Problem:
Copy every line of the listing exactly.

◇ ◇ ◇ ◇ ◇

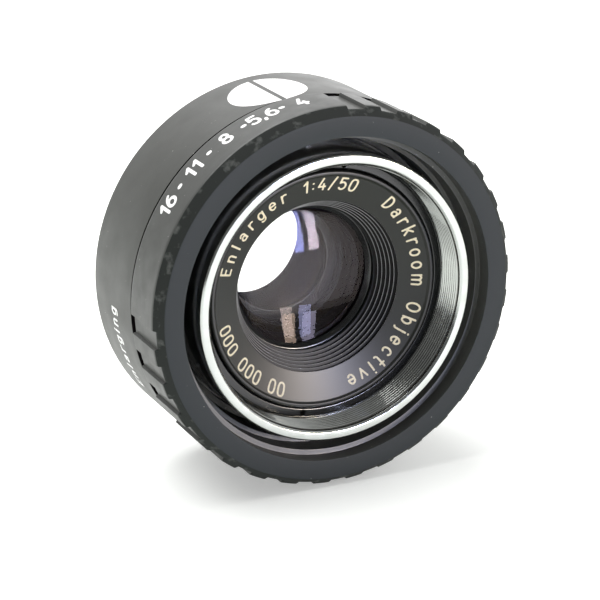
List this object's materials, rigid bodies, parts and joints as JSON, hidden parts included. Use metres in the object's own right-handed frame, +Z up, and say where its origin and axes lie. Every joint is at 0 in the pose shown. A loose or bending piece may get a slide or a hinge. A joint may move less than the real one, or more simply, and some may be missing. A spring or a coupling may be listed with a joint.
{
  "type": "enlarger lens",
  "caption": "Round darkroom enlarger lens: fluted aperture ring, bright filter ring, dished name ring, bladed iris, glass elements and a screw mount at the rear.",
  "frame": {"origin": "on the surface that the lens stands on, on its rim, under the middle of its length", "axes": "+Y along the lens axis towards the rear mount, so the front faces -Y; +Z up; +X to the right as seen from the front"},
  "size_m": [0.0504, 0.027, 0.0505],
  "materials": {
    "barrel_plastic": "satin black moulded plastic with a grey sheen",
    "ring_plastic": "satin black moulded plastic, slightly finer than the barrel",
    "bright_chrome": "bright turned metal with a fine thread",
    "mount_chrome": "bright turned metal thread",
    "black_anodised": "black anodised, half gloss",
    "name_ring_black": "black anodised, fine satin, with cream lettering",
    "cell_black": "matt black",
    "brass": "turned brass",
    "blade_steel": "blackened spring steel",
    "steel": "plain steel",
    "coated_glass": "polished optical glass with a purple and amber coating"
  },
  "bodies": {
    "barrel": {"rear_barrel": "barrel_plastic", "mount_ring": "mount_chrome", "filter_ring": "bright_chrome", "front_retaining_ring": "black_anodised", "name_ring": "name_ring_black", "lens_body": "black_anodised", "front_cell": "cell_black", "rear_cell": "cell_black", "element_retaining_ring": "cell_black", "rear_retaining_ring": "cell_black", "element_spacer": "cell_black", "front_element": "coated_glass", "second_element": "coated_glass", "rear_inner_element": "coated_glass", "rear_outer_element": "coated_glass", "iris_base_plate": "brass", "barrel_screw_1": "steel", "barrel_screw_2": "steel", "barrel_screw_3": "steel", "click_ball": "steel", "click_spring": "steel"},
    "aperture_control": {"aperture_ring": "ring_plastic", "aperture_hub": "brass", "iris_actuator_ring": "brass", "drive_screw": "steel", "hub_screw_1": "steel", "hub_screw_2": "steel", "hub_screw_3": "steel"},
    "blade_1": {"iris_blade_1": "blade_steel"},
    "blade_2": {"iris_blade_2": "blade_steel"},
    "blade_3": {"iris_blade_3": "blade_steel"},
    "blade_4": {"iris_blade_4": "blade_steel"},
    "blade_5": {"iris_blade_5": "blade_steel"}
  },
  "joints": [
    {"name": "aperture_turn", "type": "hinge", "parent": "barrel", "child": "aperture_control", "pos_m": [0, 0, 0.02523], "axis": [0, 1, 0], "range_deg": [-1.8, 48.2]},
    {"name": "blade_1_swing", "type": "hinge", "parent": "barrel", "child": "blade_1", "pos_m": [0, 0, 0.03723], "axis": [0, 1, 0], "range_deg": [-0.9, 21.9]},
    {"name": "blade_2_swing", "type": "hinge", "parent": "barrel", "child": "blade_2", "pos_m": [0.01141, 0, 0.02893], "axis": [0, 1, 0], "range_deg": [-0.9, 21.9]},
    {"name": "blade_3_swing", "type": "hinge", "parent": "barrel", "child": "blade_3", "pos_m": [0.00705, 0, 0.01552], "axis": [0, 1, 0], "range_deg": [-0.9, 21.9]},
    {"name": "blade_4_swing", "type": "hinge", "parent": "barrel", "child": "blade_4", "pos_m": [-0.00705, 0, 0.01552], "axis": [0, 1, 0], "range_deg": [-0.9, 21.9]},
    {"name": "blade_5_swing", "type": "hinge", "parent": "barrel", "child": "blade_5", "pos_m": [-0.01141, 0, 0.02893], "axis": [0, 1, 0], "range_deg": [-0.9, 21.9]}
  ],
  "couplings": [
    {"joint": "blade_1_swing", "follows": "aperture_turn", "ratio": 0.452},
    {"joint": "blade_2_swing", "follows": "aperture_turn", "ratio": 0.452},
    {"joint": "blade_3_swing", "follows": "aperture_turn", "ratio": 0.452},
    {"joint": "blade_4_swing", "follows": "aperture_turn", "ratio": 0.452},
    {"joint": "blade_5_swing", "follows": "aperture_turn", "ratio": 0.452}
  ]
}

◇ ◇ ◇ ◇ ◇

Result:
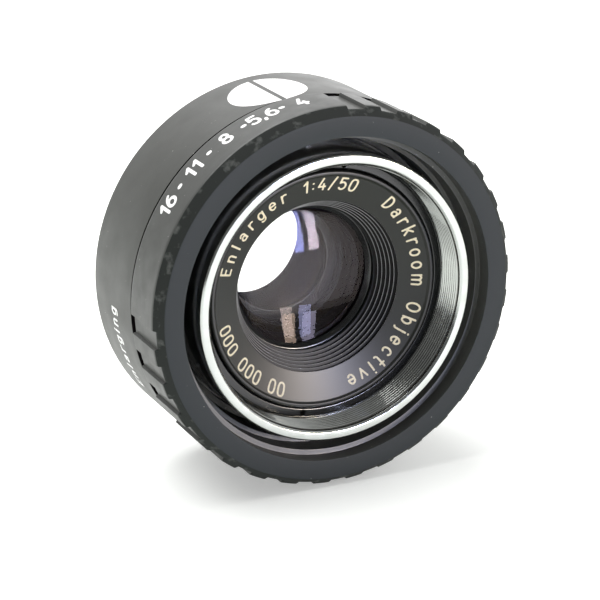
List this object's materials, rigid bodies, parts and joints as JSON, hidden parts included. Use metres in the object's own right-handed frame, +Z up, and say where its origin and axes lie. Every joint is at 0 in the pose shown. A loose or bending piece may get a slide or a hinge. A joint may move less than the real one, or more simply, and some may be missing. A spring or a coupling may be listed with a joint.
{
  "type": "enlarger lens",
  "caption": "Round darkroom enlarger lens: fluted aperture ring, bright filter ring, dished name ring, bladed iris, glass elements and a screw mount at the rear.",
  "frame": {"origin": "on the surface that the lens stands on, on its rim, under the middle of its length", "axes": "+Y along the lens axis towards the rear mount, so the front faces -Y; +Z up; +X to the right as seen from the front"},
  "size_m": [0.0504, 0.027, 0.0505],
  "materials": {
    "barrel_plastic": "satin black moulded plastic with a grey sheen",
    "ring_plastic": "satin black moulded plastic, slightly finer than the barrel",
    "bright_chrome": "bright turned metal with a fine thread",
    "mount_chrome": "bright turned metal thread",
    "black_anodised": "black anodised, half gloss",
    "name_ring_black": "black anodised, fine satin, with cream lettering",
    "cell_black": "matt black",
    "brass": "turned brass",
    "blade_steel": "blackened spring steel",
    "steel": "plain steel",
    "coated_glass": "polished optical glass with a purple and amber coating"
  },
  "bodies": {
    "barrel": {"rear_barrel": "barrel_plastic", "mount_ring": "mount_chrome", "filter_ring": "bright_chrome", "front_retaining_ring": "black_anodised", "name_ring": "name_ring_black", "lens_body": "black_anodised", "front_cell": "cell_black", "rear_cell": "cell_black", "element_retaining_ring": "cell_black", "rear_retaining_ring": "cell_black", "element_spacer": "cell_black", "front_element": "coated_glass", "second_element": "coated_glass", "rear_inner_element": "coated_glass", "rear_outer_element": "coated_glass", "iris_base_plate": "brass", "barrel_screw_1": "steel", "barrel_screw_2": "steel", "barrel_screw_3": "steel", "click_ball": "steel", "click_spring": "steel"},
    "aperture_control": {"aperture_ring": "ring_plastic", "aperture_hub": "brass", "iris_actuator_ring": "brass", "drive_screw": "steel", "hub_screw_1": "steel", "hub_screw_2": "steel", "hub_screw_3": "steel"},
    "blade_1": {"iris_blade_1": "blade_steel"},
    "blade_2": {"iris_blade_2": "blade_steel"},
    "blade_3": {"iris_blade_3": "blade_steel"},
    "blade_4": {"iris_blade_4": "blade_steel"},
    "blade_5": {"iris_blade_5": "blade_steel"}
  },
  "joints": [
    {"name": "aperture_turn", "type": "hinge", "parent": "barrel", "child": "aperture_control", "pos_m": [0, 0, 0.02523], "axis": [0, 1, 0], "range_deg": [-1.8, 48.2]},
    {"name": "blade_1_swing", "type": "hinge", "parent": "barrel", "child": "blade_1", "pos_m": [0, 0, 0.03723], "axis": [0, 1, 0], "range_deg": [-0.9, 21.9]},
    {"name": "blade_2_swing", "type": "hinge", "parent": "barrel", "child": "blade_2", "pos_m": [0.01141, 0, 0.02893], "axis": [0, 1, 0], "range_deg": [-0.9, 21.9]},
    {"name": "blade_3_swing", "type": "hinge", "parent": "barrel", "child": "blade_3", "pos_m": [0.00705, 0, 0.01552], "axis": [0, 1, 0], "range_deg": [-0.9, 21.9]},
    {"name": "blade_4_swing", "type": "hinge", "parent": "barrel", "child": "blade_4", "pos_m": [-0.00705, 0, 0.01552], "axis": [0, 1, 0], "range_deg": [-0.9, 21.9]},
    {"name": "blade_5_swing", "type": "hinge", "parent": "barrel", "child": "blade_5", "pos_m": [-0.01141, 0, 0.02893], "axis": [0, 1, 0], "range_deg": [-0.9, 21.9]}
  ],
  "couplings": [
    {"joint": "blade_1_swing", "follows": "aperture_turn", "ratio": 0.452},
    {"joint": "blade_2_swing", "follows": "aperture_turn", "ratio": 0.452},
    {"joint": "blade_3_swing", "follows": "aperture_turn", "ratio": 0.452},
    {"joint": "blade_4_swing", "follows": "aperture_turn", "ratio": 0.452},
    {"joint": "blade_5_swing", "follows": "aperture_turn", "ratio": 0.452}
  ]
}